Bullying of gay students is rampant in a Minnesota school district after Christian groups lobbied for a policy that allows teachers and school officials to "look the other way" when bullying takes place.
Conservative Christian groups in the Anoka school district have demanded that the schools avoid any descriptions of homosexuality or same-sex marriage as normal, warning against any surrender to what they say is the “homosexual agenda” of recruiting youngsters to an “unhealthy and abnormal lifestyle.”
Six students brought a lawsuit contending that school officials have failed to stop relentless antigay bullying and that a district policy requiring teachers to remain “neutral” on issues of sexual orientation has fostered oppressive silence and a corrosive stigma. The suit alleges that district staff members, when they witnessed or heard reports of antigay harassment, tended to “ignore, minimize, dismiss, or in some instances, to blame the victim for the other students’ abusive behavior.”
Local bigots have remained defiant in their beliefs, despite a spate of eight suicides in the school district within the past two years-- what most see as proof positive that the current approach to bullying is not working.

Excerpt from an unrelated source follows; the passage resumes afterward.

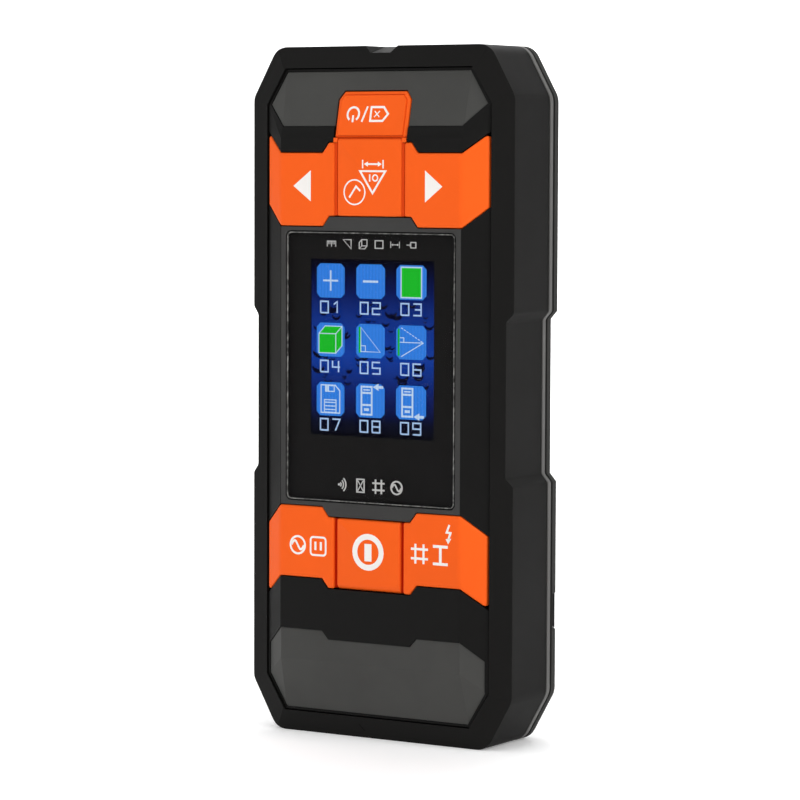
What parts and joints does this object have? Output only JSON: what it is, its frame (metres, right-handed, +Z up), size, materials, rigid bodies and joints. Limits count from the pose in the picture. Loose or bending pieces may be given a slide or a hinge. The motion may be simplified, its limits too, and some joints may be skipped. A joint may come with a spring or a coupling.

Gay children, and some parents and supporters, say these efforts are undercut by what they call the district’s “gag order” on discussion of sexual diversity — a policy, adopted in 2009 amid searing public debate, that “teaching about sexual orientation is not part of the district-adopted curriculum” and that staff “shall remain neutral on matters regarding sexual orientation.” They believe the district’s demand of neutrality on homosexuality is inherently stigmatizing, has inhibited teachers from responding aggressively to bullying and has deterred them from countering destructive stereotypes.
Colleen Cashen, a psychologist and counselor at the Northdale Middle School, said that by singling out homosexuality, the policy created “an air of shame,” and that contradictory interpretations from the administration had left teachers afraid to test the limits, seeing homosexuality and the history of gay rights as taboo subjects. “I believe that the policy is creating a toxic environment for the students,” she said.
But conservative parents have organized to lobby against change. “Saying that you should accept two moms as a normal family — that would be advocacy,” said Tom Prichard, president of the Minnesota Family Council. “There should be no tolerance of bullying, but these groups are using the issue to try to press a social agenda.”